Diversifier les fournisseurs

Un précédent existe : l’industrie automobile mondiale avait souffert en 2011, après l’arrêt – à la suite de la catastrophe de Fukushima — de l’unique usine de Renesas Electronics, un groupe japonais dominant alors 50 % du marché planétaire des systèmes électroniques de contrôle des freins et moteurs. Depuis, les chaînes de production se sont davantage diversifiées. Néanmoins, « le risque est grand d’avoir un seul fournisseur dans un seul endroit pour une pièce donnée », souligne Ferdinand Dudenhoeffer, du centre de recherche automobile de l’université de Duisbourg-Essen. La norme est « d’avoir au moins deux fournisseurs », et les sous-traitants sont d’ordinaire dans la même région que les usines de production, ajoute-t-il.

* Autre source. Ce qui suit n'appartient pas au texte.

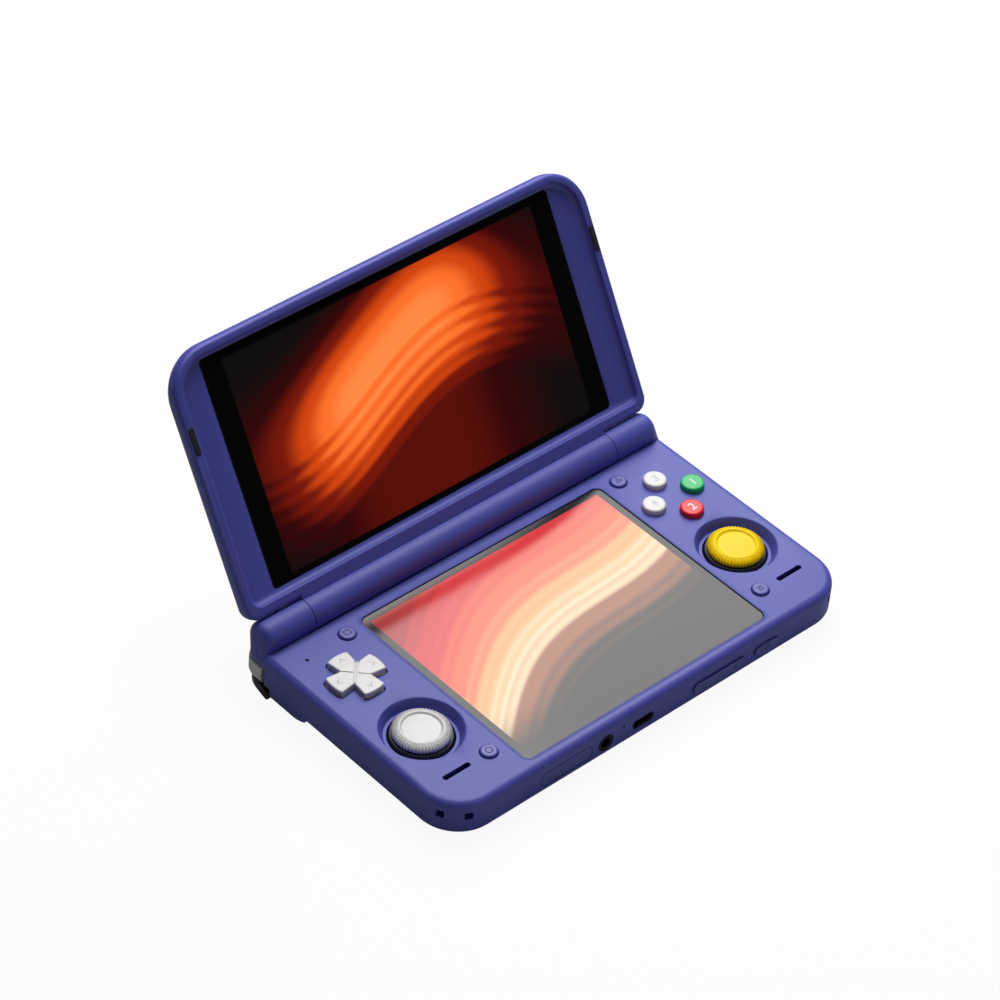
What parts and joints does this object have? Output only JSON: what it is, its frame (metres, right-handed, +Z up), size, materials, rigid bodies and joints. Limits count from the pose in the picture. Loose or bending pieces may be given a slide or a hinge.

La Chine, principal exportateur de biens du globe

Les perturbations devraient s’étendre au-delà de l’automobile, prédit M. Cheong. La Chine est le principal exportateur de biens du globe : les exportations cumulées de Chine continentale et Hongkong dépassaient l’an dernier 450 milliards de dollars vers les États-Unis, 150 milliards vers le Japon, et 110 milliards vers la Corée ou le Vietnam. « La Chine fait partie intégrante des chaînes manufacturières, elle pèse un cinquième de la production manufacturière mondiale », rappelle Mark Zandi, économiste de Moody’s Analytics. Taïwan et le Vietnam, puis la Malaisie et la Corée du Sud, seront notamment pénalisés. Et au-delà ? Selon l’institut allemand Ifo, les composants manufacturés chinois représentent 9,4 % des produits semi-finis importés par l’Allemagne.